There is a danger to make the abnormal appear to be the normal way of life. In that sense, this contemporary life cannot be compared to when people entered First World War in 1914 as if adventure. Rather the growing uneasiness begins nowadays at home.

How then to face all these and more challenges which lie ahead? It is a matter of heeding the lesson drawn by those youth and children who painted in Tripoli, Lebanon a mural and gave it the title "to remember you need to forget". There is a strong longing for peace, and that entails memory work to remember those who have lost their lives before they could realize their own dreams.

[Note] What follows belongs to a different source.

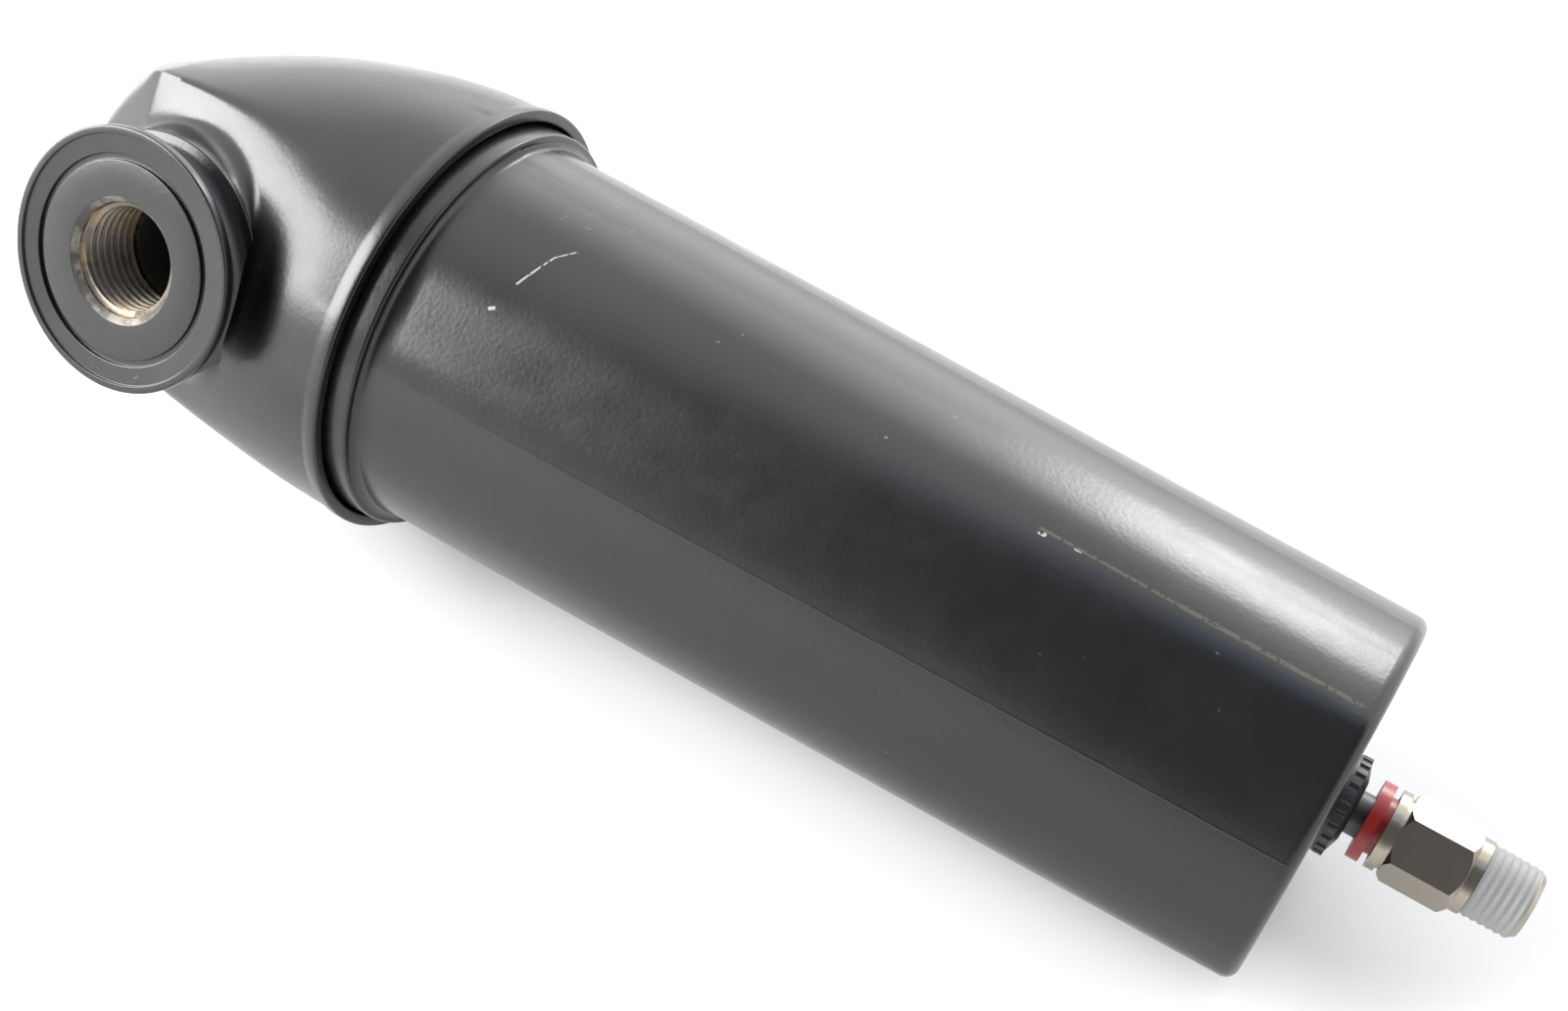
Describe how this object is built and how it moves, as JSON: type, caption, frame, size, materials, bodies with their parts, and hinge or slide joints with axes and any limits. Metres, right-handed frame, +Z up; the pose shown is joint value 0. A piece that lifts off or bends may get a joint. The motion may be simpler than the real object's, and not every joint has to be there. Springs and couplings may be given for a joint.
{
  "type": "compressed air filter",
  "caption": "In-line compressed air filter: flanged threaded ports, screw-on tapered bowl, coalescing element, float drain and push-in drain fitting.",
  "frame": {"origin": "where the axis of the two ports crosses the axis of the bowl, inside the head", "axes": "+X along the ports from inlet to outlet, +Z up along the bowl axis with the drain at the bottom, as it hangs in its pipework"},
  "size_m": [0.1, 0.088, 0.302],
  "materials": {
    "black_paint": "satin powder coat",
    "black_plastic": "moulded black nylon",
    "steel": "bright stainless steel",
    "rubber": "black nitrile rubber",
    "nickel": "nickel plated brass, slightly dull",
    "sealant": "white thread sealant coating",
    "red_plastic": "red moulded plastic",
    "fibre": "bonded glass micro fibre",
    "foam": "open cell drainage foam",
    "float_plastic": "closed cell float material"
  },
  "bodies": {
    "head": {"head": "black_paint", "head_plug": "black_paint", "plug_seal": "rubber"},
    "neck_seal": {"bowl_seal": "rubber"},
    "bowl": {"bowl": "black_paint", "drain_body": "black_plastic", "drain_gasket": "rubber", "lever_pin": "steel"},
    "element": {"element_top_cap": "black_plastic", "element_seals": "rubber", "element_core": "steel", "element_media": "fibre", "element_sleeve": "steel", "element_foam": "foam", "element_bottom_cap": "black_plastic"},
    "knob": {"drain_knob": "black_plastic"},
    "float": {"float": "float_plastic"},
    "lever": {"float_lever": "steel"},
    "valve": {"valve_plug": "rubber"},
    "fitting": {"fitting_body": "nickel", "thread_sealant": "sealant", "fitting_collet": "steel", "fitting_seal": "rubber"},
    "release": {"release_ring": "red_plastic"}
  },
  "joints": [
    {"name": "bowl_lower", "type": "slide", "parent": "head", "child": "neck_seal", "axis": [0, 0, -1], "range_m": [0, 0.0094]},
    {"name": "bowl_unscrew", "type": "hinge", "parent": "neck_seal", "child": "bowl", "pos_m": [0, 0, -0.0219], "axis": [0, 0, -1], "range_deg": [0, 1125]},
    {"name": "element_pull", "type": "slide", "parent": "head", "child": "element", "axis": [0, 0, -1], "range_m": [0, 0.009]},
    {"name": "knob_turn", "type": "hinge", "parent": "bowl", "child": "knob", "pos_m": [0, 0, -0.2255], "axis": [0, 0, -1], "range_deg": [0, 90]},
    {"name": "float_rise", "type": "slide", "parent": "bowl", "child": "float", "axis": [0, 0, 1], "range_m": [0, 0.008]},
    {"name": "lever_tilt", "type": "hinge", "parent": "bowl", "child": "lever", "pos_m": [0.008, 0, -0.186], "axis": [0, 1, 0], "range_deg": [0, 22.5]},
    {"name": "valve_lift", "type": "slide", "parent": "bowl", "child": "valve", "axis": [0, 0, 1], "range_m": [0, 0.00265]},
    {"name": "fitting_swivel", "type": "hinge", "parent": "bowl", "child": "fitting", "pos_m": [0, 0, -0.24], "axis": [0, 0, -1], "continuous": true},
    {"name": "ring_press", "type": "slide", "parent": "fitting", "child": "release", "axis": [0, 0, -1], "range_m": [0, 0.0009], "stiffness_N_per_m": 800}
  ],
  "couplings": [
    {"joint": "bowl_lower", "follows": "bowl_unscrew", "m_per_rad": 0.00047746},
    {"joint": "lever_tilt", "follows": "float_rise", "rad_per_m": 48.9},
    {"joint": "valve_lift", "follows": "float_rise", "ratio": 0.325}
  ]
}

In that sense, it is time to heed 'the dreams of humanity' in relation to what children image when they throw peebles into the lake of Ioannina where the exit of the old year is marked by a festival of light - see http://luminousfestival.gr/

As the poet Yiorgos Chouliaras, most recent winner of the Academy of Athens prize, would put it, Ioannina reminds everyone that the heart is not in the middle, but to the left of the human body - likewise the heart of Greece is where something authentic is retained and which did attract the film maker Angelopoulos.

The 'atonement with peace' is still what poetry does best and therefore provides light for the road ahead. To this poetess from Tunesia, Najet Adouni would add:

"it is interesting to know what other poets do.....I like the metaphor: as if poems become oil for the river of time. That is great. In the stream of time is always the water connected with the image of a famous mountain...Each poet has his way to explain things but we meet in creation and images, for a poem is a vast life. I feel different when I talk about poetry, I feel great and high...I can touch the sky....How beautiful is it to read something which makes you feel all these things."

Most appropriate for what lies ahead is what recently elected Pen President of Wales, poetess Menna Elfyn emphasized in her greetings of the New Year when she quoted Jack Gilbert's line from one of his lovely poems: "We must risk delight."